The HI and SMI trust funds are overseen by a board of trustees that make annual reports to Congress.


Employers and unions may offer creditable Part D coverage (coverage as good as, or better than, Medicare Part D) to their Medicare-eligible employees and retirees through their own plans. These plans are only available to eligible employees and retirees and are not open to the public. Employer-sponsored Part D plans must follow all the same rules as commercial Part D plans, and members of these plans have the same rights as members of commercial plans.

Summary of Medicare

Medicare is an insurance-based government health benefit for Medicare for those who are aged, disabled and those with end stage renal disease who are “insured” under the Social Security system, and certain dependents. See below, Qualifying for Medicare for who is eligible for the Medicare program.

Medicare is comprised of three parts: Part A, Part B and Part D. Part A is Medicare’s hospital insurance and Part B is Medicare’s supplemental medical insurance. Medicare beneficiaries can access Medicare benefits either through Original Medicare or managed care plans.

Medicare Part C is Medicare Advantage, which is the managed care option for Medicare beneficiaries. Medicare beneficiaries may enroll in a managed care plan to access Medicare benefits. For information about enrolling into a managed care plan and how Medicare beneficiaries access services when a member of a managed care plan, see below, Managed Care: Medicare Advantage Plans.

Part D is Medicare’s prescription drug benefit which is a voluntary benefit that provides insurance coverage for prescription drugs for Medicare beneficiaries. Medicare beneficiaries access Part D by either enrolling in a stand-alone prescription drug plan (PDP), which offers drug-only coverage for beneficiaries who choose to receive all other Medicare benefits from Original Medicare, or by enrolling in a Medicare Advantage prescription drug plan (MA-PD) that covers all Medicare benefits, including prescription drug coverage, through a managed care plan.

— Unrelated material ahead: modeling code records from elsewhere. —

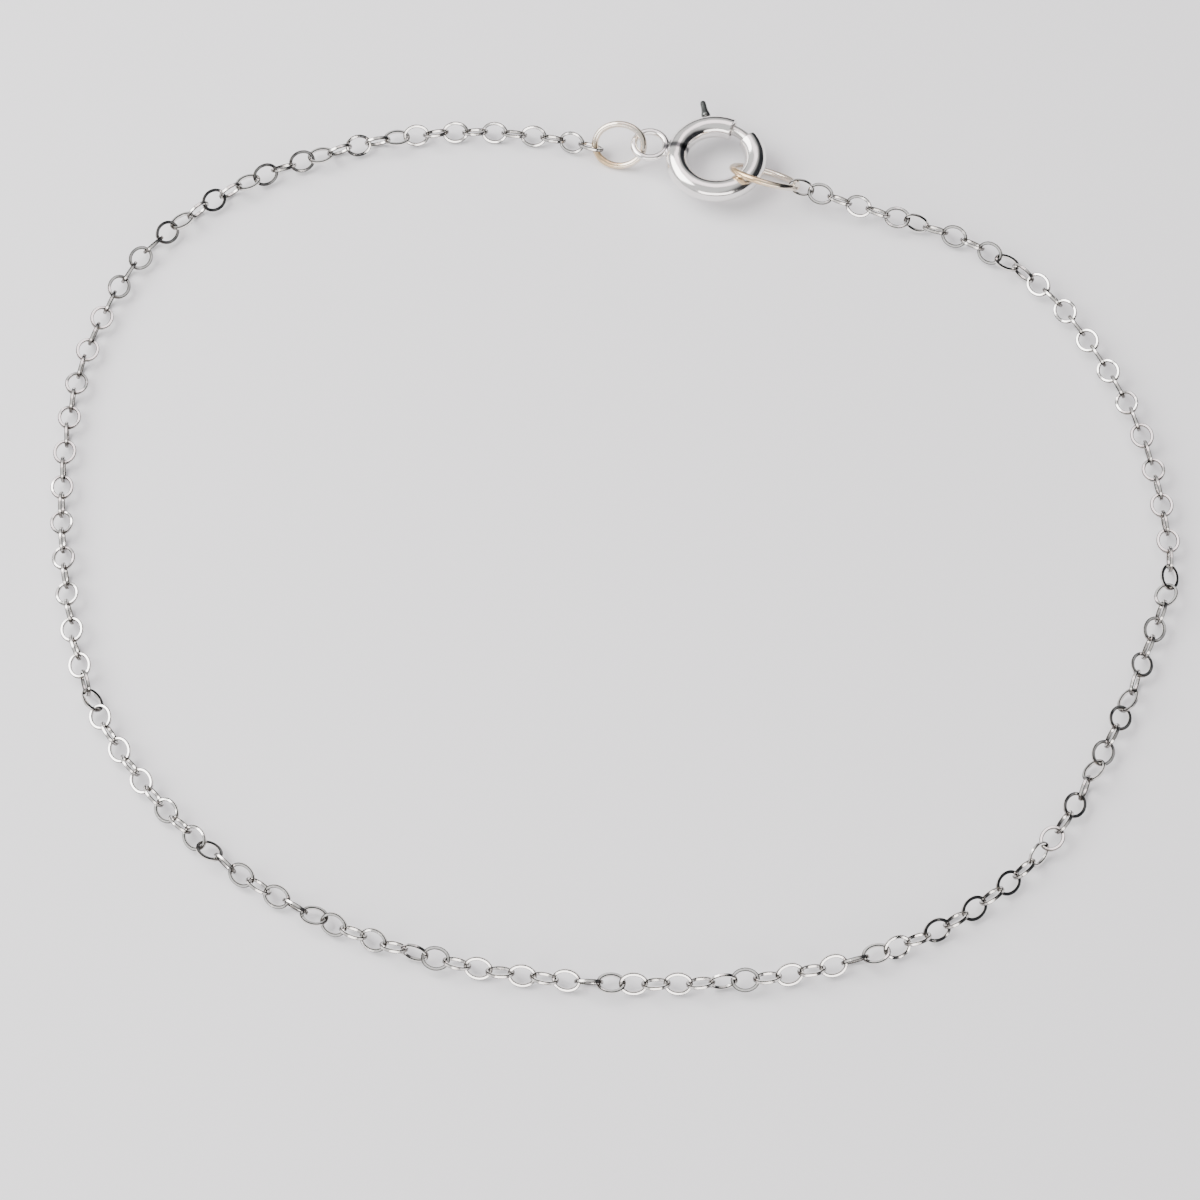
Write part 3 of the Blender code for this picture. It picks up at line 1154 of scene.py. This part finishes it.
class MakeLooseRings(bpy.types.Operator):
    """Make the jump ring in the eyelet and the end ring that the clasp closes on"""

    bl_idname = "bracelet.loose_rings"
    bl_label = "Loose rings"

    def execute(self, context):
        settings = context.scene.bracelet_rings
        metal = soldered_silver(settings)
        for node, ring in (("jump_ring", JUMP_RING), ("end_ring", END_RING)):
            wire = make_loose_ring(f"{node}_wire", ring, settings, metal)
            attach(wire, "bracelet")
            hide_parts(node)
        return {"FINISHED"}


class MakeStage(bpy.types.Operator):
    """Make the floor, the lights, the room that the metal mirrors and the camera"""

    bl_idname = "bracelet.stage"
    bl_label = "Stage"

    def execute(self, context):
        settings = context.scene.bracelet_stage
        floor = make_floor(settings)
        for name, place, size, colour in LIGHTS:
            add_light(name, place, size, colour, getattr(settings, f"{name}_power"))
        context.scene.world = make_room(settings)
        context.scene.camera = add_camera()
        return {"FINISHED"}


OPERATORS = (MakeChain, MakeClaspRing, MakeClaspBolt, MakeLooseRings, MakeStage)


class BraceletPanel(bpy.types.Panel):
    """The sizes and colours, and a button for each piece"""

    bl_idname = "VIEW3D_PT_bracelet"
    bl_label = "Bracelet"
    bl_space_type = "VIEW_3D"
    bl_region_type = "UI"
    bl_category = "Bracelet"

    def draw(self, context):
        for name, group in SETTINGS.items():
            box = self.layout.box()
            for setting in group.__annotations__:
                box.prop(getattr(context.scene, name), setting)
        for operator in OPERATORS:
            self.layout.operator(operator.bl_idname)


def register():
    for item in (*SETTINGS.values(), *OPERATORS, BraceletPanel):
        bpy.utils.register_class(item)
    for name, group in SETTINGS.items():
        setattr(bpy.types.Scene, name, PointerProperty(type=group))


def unregister():
    for name in SETTINGS:
        delattr(bpy.types.Scene, name)
    for item in (BraceletPanel, *reversed(OPERATORS), *SETTINGS.values()):
        bpy.utils.unregister_class(item)


def main():
    register()
    bpy.ops.bracelet.stage()
    bpy.ops.bracelet.chain()
    bpy.ops.bracelet.clasp_ring()
    bpy.ops.bracelet.clasp_bolt()
    bpy.ops.bracelet.loose_rings()


if __name__ == "__main__":
    main()
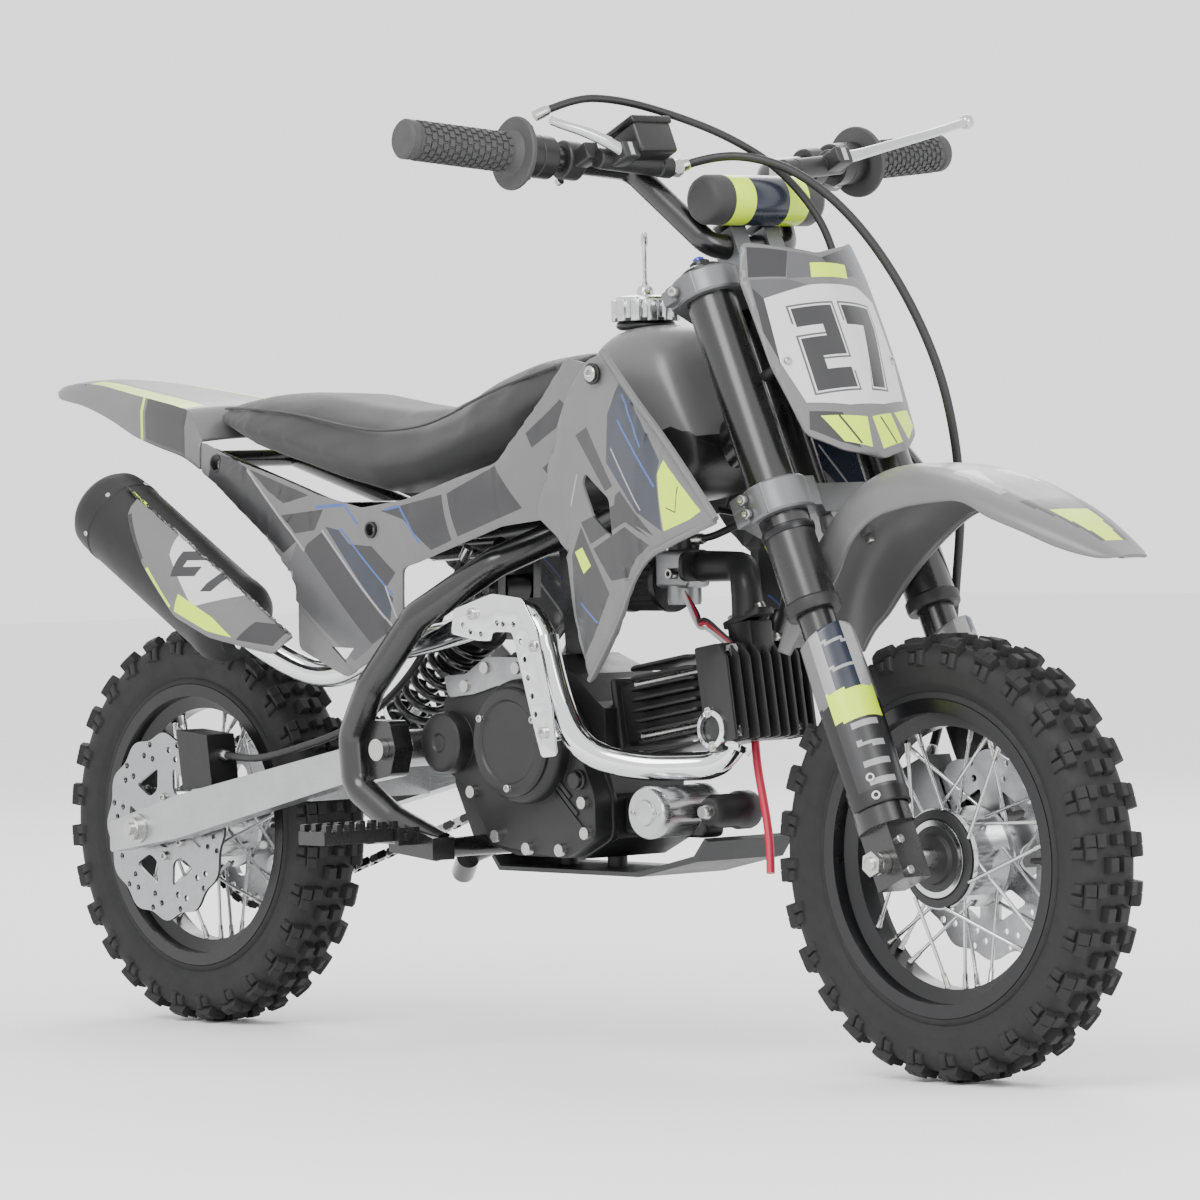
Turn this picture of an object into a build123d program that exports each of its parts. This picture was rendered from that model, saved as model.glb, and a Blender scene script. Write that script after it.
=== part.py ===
from build123d import *
import math
import os

os.makedirs("parts", exist_ok=True)

# A child-size petrol dirt bike with 10-inch wheels.  Units are millimetres.
# +X is forward, +Y is the rider's left and +Z is up.  Inside this file heights are measured from
# the line through both axles; export() lifts every piece by the tyre's radius onto the ground.
# Pieces that steer are built along the fork: x is across it to the front, z is up along it, and the
# origin is on the front axle.

# ---- driving dimensions ----
TYRE_DIA = 380.0
TYRE_WIDTH = 66.0
RIM_SEAT_DIA = 254.0
RIM_WIDTH = 54.0
WHEELBASE = 1003.0
FRONT_X = 504.0
RAKE = 24.2
FORK_OFFSET = 40.0
FORK_SPACING = 144.0
FORK_TUBE_DIA = 44.0
STANCHION_DIA = 32.0
GUARD_TOP_S = 204.0
CLAMP_THICK = 27.0
TOP_CLAMP_THICK = 20.0
LOWER_CLAMP_S = 318.0
TOP_CLAMP_S = 525.0
AXLE_DIA = 12.0
DISC_DIA = 180.0
DISC_THICK = 3.0
BAR_DIA = 22.0
BAR_HALF = 320.0
GRIP_LENGTH = 116.0
GRIP_DIA = 35.0
ARM_HEIGHT = 41.0
ARM_THICK = 22.0
ARM_OUTER = 94.0
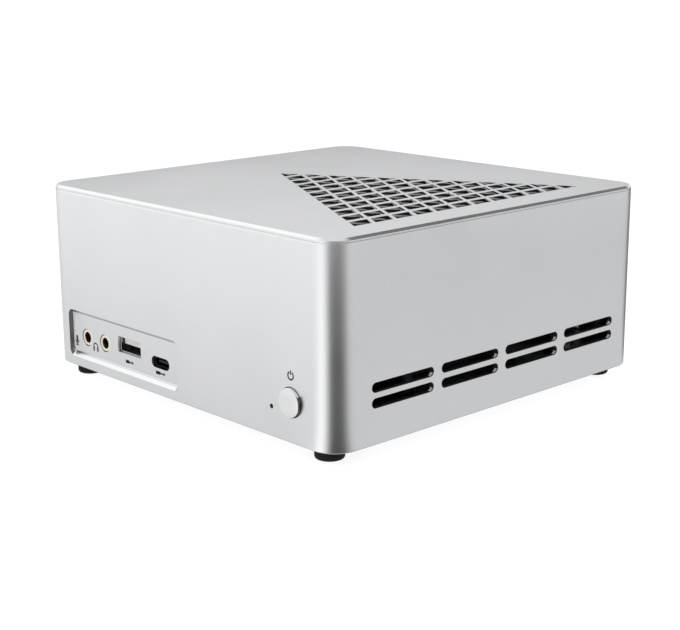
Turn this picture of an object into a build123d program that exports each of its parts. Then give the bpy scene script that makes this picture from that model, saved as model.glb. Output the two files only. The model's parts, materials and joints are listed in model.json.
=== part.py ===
from build123d import *
import os

# A small desktop computer: a low aluminium box on four rubber feet, all sizes in millimetres.
# Origin: middle of the footprint, level with the bottom of the feet. The front faces -Y, +X is to the
# right as seen from the front, and +Z is up.

# ---------------------------------------------------------------- driving dimensions
WIDTH = 155.0
DEPTH = 151.6
BODY_HEIGHT = 66.7  # outer shell and top cover together, without the feet
FOOT_HEIGHT = 4.6  # from the table to the lower edge of the outer shell
CORNER_RADIUS = 9.0
WALL = 2.0  # side and rear walls
FRONT_WALL = 3.4
COVER_THICKNESS = 1.5  # top cover and bottom cover
COVER_BEVEL = 0.8  # bevel round the top edge
FLOOR_INSET = 1.3  # bottom cover above the lower edge of the shell
BOARD_ABOVE_EDGE = 9.1  # upper face of the mainboard above the lower edge of the shell
FAN_X = 32.0  # fan and processor, under the middle of the vent
FIT_GAP = 0.15  # gap between covers and walls

# ---------------------------------------------------------------- faces and levels
LEFT, RIGHT = -WIDTH / 2, WIDTH / 2
FRONT, REAR = -DEPTH / 2, DEPTH / 2
INSIDE_FRONT = FRONT + FRONT_WALL
INSIDE_REAR = REAR - WALL
INSIDE_WIDTH = WIDTH - 2 * WALL
INSIDE_DEPTH = INSIDE_REAR - INSIDE_FRONT
INSIDE_Y = (INSIDE_FRONT + INSIDE_REAR) / 2
INSIDE_RADIUS = CORNER_RADIUS - WALL
SHELL_BOTTOM = FOOT_HEIGHT
TOP = FOOT_HEIGHT + BODY_HEIGHT
COVER_UNDERSIDE = TOP - COVER_THICKNESS
FLOOR_UNDERSIDE = SHELL_BOTTOM + FLOOR_INSET
FLOOR_TOP = FLOOR_UNDERSIDE + COVER_THICKNESS

BOARD_THICKNESS = 1.6
BOARD_TOP = SHELL_BOTTOM + BOARD_ABOVE_EDGE
BOARD_UNDERSIDE = BOARD_TOP - BOARD_THICKNESS
BOARD_WIDTH, BOARD_DEPTH = 147.0, 140.0
BOARD_Y = 0.3
BOARD_FRONT = BOARD_Y - BOARD_DEPTH / 2

# Corner columns of the shell, which stand above the feet
FOOT_INSET_X, FOOT_INSET_Y = 11.1, 8.5
POST_X = WIDTH / 2 - FOOT_INSET_X
POST_Y = DEPTH / 2 - FOOT_INSET_Y
POST_RADIUS = 3.8
POST_TOP = 66.0
CORNERS = [(-1, -1), (1, -1), (-1, 1), (1, 1)]

# ---------------------------------------------------------------- ports and openings
# Front: distance across from the left face and height above the lower edge of the shell
RECESS_LEFT, RECESS_RIGHT = LEFT + 10.8, LEFT + 77.4
RECESS_BOTTOM, RECESS_TOP = SHELL_BOTTOM + 3.5, SHELL_BOTTOM + 21.2
RECESS_DEPTH = 1.9
RECESS_LEDGE_RISE = 1.6
RECESS_RADIUS = 2.5
RECESS_FLOOR = FRONT + RECESS_DEPTH

MIC_X, HEADPHONE_X = LEFT + 19.7, LEFT + 31.1
JACK_Z = SHELL_BOTTOM + 11.3
JACK_HOLE_RADIUS = 3.25
PLUG_BORE_RADIUS = 1.8
USB_A_X, USB_A_Z = LEFT + 46.5, SHELL_BOTTOM + 12.9
USB_A_CUT = (13.8, 5.8)
USB_C_X, USB_C_Z = LEFT + 64.95, SHELL_BOTTOM + 10.8
USB_C_CUT = (10.3, 4.1)
BUTTON_X, BUTTON_Z = LEFT + 135.6, SHELL_BOTTOM + 13.3
BUTTON_RADIUS = 4.75
BUTTON_HOLE_RADIUS = 5.0
LAMP_X, LAMP_Z = LEFT + 126.3, SHELL_BOTTOM + 10.0
LAMP_HOLE_RADIUS = 0.8

# Side slots, four across and two rows on each side
SLOT_LENGTH, SLOT_HEIGHT = 27.6, 3.3
SLOT_FIRST_Y = FRONT + 16.0 + SLOT_LENGTH / 2
SLOT_PITCH = 31.2
SLOT_COLUMNS = 4
SLOT_LEVELS = (SHELL_BOTTOM + 13.55, SHELL_BOTTOM + 18.6)

# Rear ports, at their middles across
REAR_CUT_LEFT, REAR_CUT_RIGHT = -61.0, 55.0
REAR_CUT_BOTTOM, REAR_CUT_TOP = 12.9, 31.0
DC_X, HDMI_X, DISPLAY_X, NETWORK_X = -54.0, -37.0, -16.5, 5.0
REAR_USB_XS = (26.0, 45.0)
PORT_FACE = REAR - 0.4
SHIELD_GAP = 0.1
PORT_GAP = 0.3

# Vent: a triangle of cells between straight bars and bars along its front left edge
VENT_ROWS = 12
VENT_PITCH_X, VENT_PITCH_Y = 8.32, 9.32
VENT_RIGHT = LEFT + 143.4
VENT_TIP_MARGIN = 0.8  # the slanted edges meet this far beyond the last column of cells
VENT_APEX = VENT_RIGHT - VENT_ROWS * VENT_PITCH_X - VENT_TIP_MARGIN
VENT_SLOPE = VENT_PITCH_Y / VENT_PITCH_X / 2
STRAIGHT_BAR = 2.4
SLANTED_BAR = 1.3
SLANTED_BAR_Y = SLANTED_BAR * (1 + VENT_SLOPE**2) ** 0.5  # its width measured along Y


def box_between(x_range, y_range, z_range, mode=Mode.ADD):
    """A block between two limits along each axis, joined to the part in hand."""
    middles = [(low + high) / 2 for low, high in (x_range, y_range, z_range)]
    sizes = [high - low for low, high in (x_range, y_range, z_range)]
    with Locations(tuple(middles)):
        Box(*sizes, mode=mode)


def tube_along_y(x, z, y_range, radius, bore=0.0):
    """A round bar, or a tube with a bore, lying along Y."""
    with BuildSketch(Plane.XZ.offset(-y_range[1])) as section:
        with Locations((x, z)):
            Circle(radius)
            if bore:
                Circle(bore, mode=Mode.SUBTRACT)
    extrude(section.sketch, amount=y_range[1] - y_range[0])


def bore_along_y(x, z, y_range, radius):
    """Cuts a round hole along Y."""
    with BuildSketch(Plane.XZ.offset(-y_range[1])) as section:
        with Locations((x, z)):
            Circle(radius)
    extrude(section.sketch, amount=y_range[1] - y_range[0], mode=Mode.SUBTRACT)


def bars_along_z(centres, z_range, radius, mode=Mode.ADD):
    """Round bars, or holes, along Z at a list of places."""
    with BuildSketch(Plane.XY.offset(z_range[0])) as section:
        with Locations(*centres):
            Circle(radius)
    extrude(section.sketch, amount=z_range[1] - z_range[0], mode=mode)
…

Eligible individuals apply for Medicare during specifically designated enrollment periods; see below, Enrolling in Medicare.

Cost Sharing Savings for Medicare Beneficiaries


Under Original Medicare there are cost sharing expenses that the beneficiary is responsible for. These include deductibles, co-insurance, and co-payments. There is no yearly limit for what the beneficiary can pay out-of-pocket. The Centers for Medicare & Medicaid Services (CMS) contracts with private insurance organizations to process Medicare claims and payments for both Part A and Part B. For information about Original Medicare, see below, Original Medicare: Cost Sharing and Claims Processing.


There are two Medicare Savings Programs: the Qualified Medicare Beneficiary (QMB) and the Qualified Individual (QI). These programs assist Medicare beneficiaries with paying for the Medicare Part B premium. The QMB program also assists with paying Medicare’s deductible and co-insurance charges. Refer to Health Programs, Medicare – Programs to Assist with Cost Sharing, Medicare Savings Program – QMB and QI, for additional information.